Unfortunately, Shales and Miller's technique falls flat when it comes to the history of ESPN. The problem is that ESPN doesn't really provide its own established narrative for the reader (and Shales and Miller, I would imagine) to fall back on. While ESPN certainly has aired several memorable sporting events, to most viewers, the events themselves are of importance, not the personalities and stories behind them. While the behind the scenes gossip from some of ESPN's most well known personalities, such as Dan Patrick and Keith Olbermann are interesting, and often fun, the book often feels more like rehashing of contract negotiations and business dealings than a trip through ESPN history. Once the book gets past building the foundations of the network and its early days (which are truly the best part of the book), it seems like an endless stream of narratives about not much tied together by even less. The book is begging for a narrative that the interviews presented do not really provide.

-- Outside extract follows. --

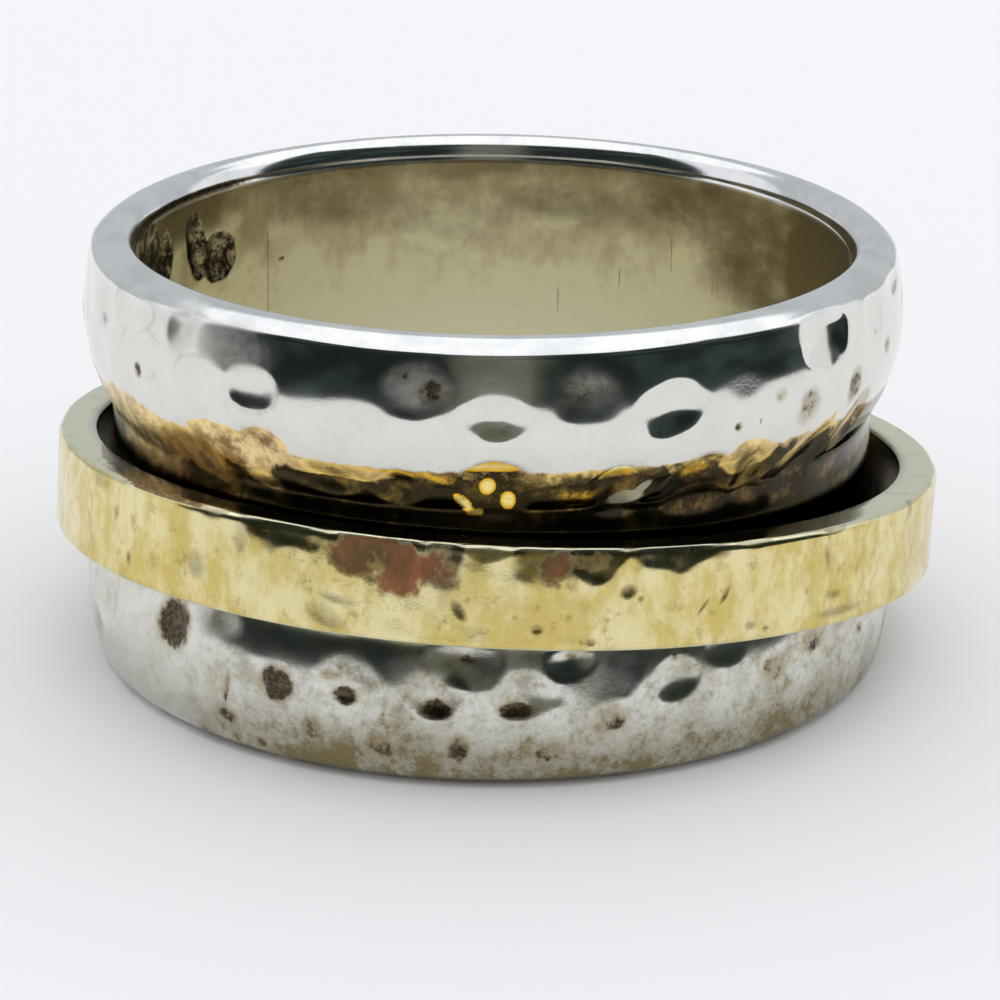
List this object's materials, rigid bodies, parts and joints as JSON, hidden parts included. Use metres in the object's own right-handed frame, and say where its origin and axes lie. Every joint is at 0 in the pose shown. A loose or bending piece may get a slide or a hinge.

Most puzzling is that a book about a sports network provides so few anecdotes about specific moments in sports or from sports personalities. Perhaps this is because, while ESPN has covered its fair share of sports news, it seldom has carried the biggest events. Or perhaps it is because Shales and Miller intended the book to focus solely on the business and network itself without the context of the sporting events that shaped it. Unfortunately, this is a bit like writing a book about SNL without mentioning skits or guest stars.
If you're a fan of the network, you probably should pick up the book. But if you're just a casual sports fan who only watches ESPN when your team is on, you're going to find the book a slog. Shales and Miller seemed to have a hard time figuring out what they wanted to do with the book, and as a result, it's a major disappointment.